Tuesday, December 27, 2011

-- Some argue, crankishly, that disclosure is the only purpose of patent law --

Within a post related to the "purpose" of the patent system, Stephan Kinsella writes:

Now, in my view, to speak of “the purpose” of a statute is a confusion: statutes are cobbled together artificial legislative schemes, usually the result of many compromises. Congress has no “intent” or “purpose”; it’s composed of individual legislators who have their own motivations and purposes. A given legislator may have various purposes, including: rewarding special interest groups to increase the chance of campaign contributions, and so on. But we can hold a law up to its stated purpose, even if the real purposes of the legislators is different.

That there may be many subjective intents of legislators does not negate the presence of an objectively determinable functional analysis. The patent statute gives a right to exclude in return for disclosure. That's it.

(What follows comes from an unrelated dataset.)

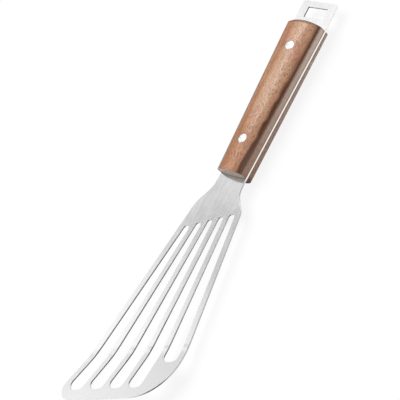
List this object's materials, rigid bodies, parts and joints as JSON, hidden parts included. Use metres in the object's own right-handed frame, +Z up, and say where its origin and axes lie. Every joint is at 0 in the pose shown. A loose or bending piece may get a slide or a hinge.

Innovation produces a change in the way we live. Most patents don't yield innovation. Thus, it's hard to see the purpose of the patent system as one which incentivizes innovation. An issued patent gives an inventor a certain status in the marketplace. Innovation comes later.

***UPDATE. On 4 Jan 2012.

Relevant to the comment below and contrary to the assertion therein, IPBiz DID LINK to the Kinsella post containing the Kinsella quotation. Other than that, Kinsella's ramblings speak for themselves.

The functional outcome of US patent law is: in return for disclosing an enabled invention which is useful, new and not obvious, an applicant might get a right to exclude. That's all there is. The successful applicant, with the right to exclude, enters the marketplace and tries to make deals. Maybe the invention leads to innovation, maybe it does not. Most inventions do not change the way we live, so they are not properly termed innovations.

As to subjective intent of legislators, one doubts Congressman Waxman ever thought Hatch-Waxman would be used in the way it currently is, as to the six-month period of exclusivity.

1 Comments:

Blogger Stephan Kinsella said...

My post, which you didn't link to, is here: http://c4sif.org/2010/12/the-purpose-of-patent-law/

YOu say: "That there may be many subjective intents of legislators does not negate the presence of an objectively determinable functional analysis."

This is a bit too scientistic--taking an engineering or natural sciences approach to a normative discipline, which usually leads to error. For anyone who mistakenly thinks such arbitrary legislative decrees can have an objective or "functional" meaning, I suggest you read John Hasnas's classic paper, The Myth of the Rule of Law. http://faculty.msb.edu/hasnasj/GTWebSite/MythWeb.htm

"The patent statute gives a right to exclude in return for disclosure. That's it."

But the patent "statute" is not isolated. The "law" is what legal rules are enforced in society, and that is a result of the actions of the courts and the legislature, in our system. Courts recognize the incentive effect as do legislators and other policy makers, and it is a common argument in favor of the patent sytem. But I am glad you acknowledge that the patent system does not stimulate innovation:

"nnovation produces a change in the way we live. Most patents don't yield innovation. Thus, it's hard to see the purpose of the patent system as one which incentivizes innovation."

That helps undercut one common argument given by pro-patent people.

So then you are left with incentivizing disclosure as the purpose of patent law. But of course it doesn't do this very much, since most things disclosed by patent applications would have been disclosed anyway by virtue of selling products embodying the idea; and for really valuable things that can be kept as trade secrets, they are still kept as trade secrets. So we hand out these monopolies and their accompanying huge cost to the economy, in exchange for basically nothing. As Alan Devlin notes in the paper I linked to:

"To a significant degree, inventions
of the kind that are appropriate for patent protection are self-revealing. Disclosure comes hand-in-hand with many patent grants. Of course, the extent to which different inventions are self-revealing surely occupies
a spectrum.92 But the truth remains that, other things being equal, innovators patent inventions that they believe are vulnerable to
reverse engineering. This is true even for some inventions that are not readily self-revealing. If the expected return from trade secret protection exceeds that available through the patent system, a rational inventor will adopt the former course. Thus, the concerns of many commentators that a patent system without disclosure would cause information to remain hidden indefinitely are misplaced.93

"Innovation produces a change in the way we live. Most patents don't yield innovation. Thus, it's hard to see the purpose of the patent system as one which incentivizes innovation."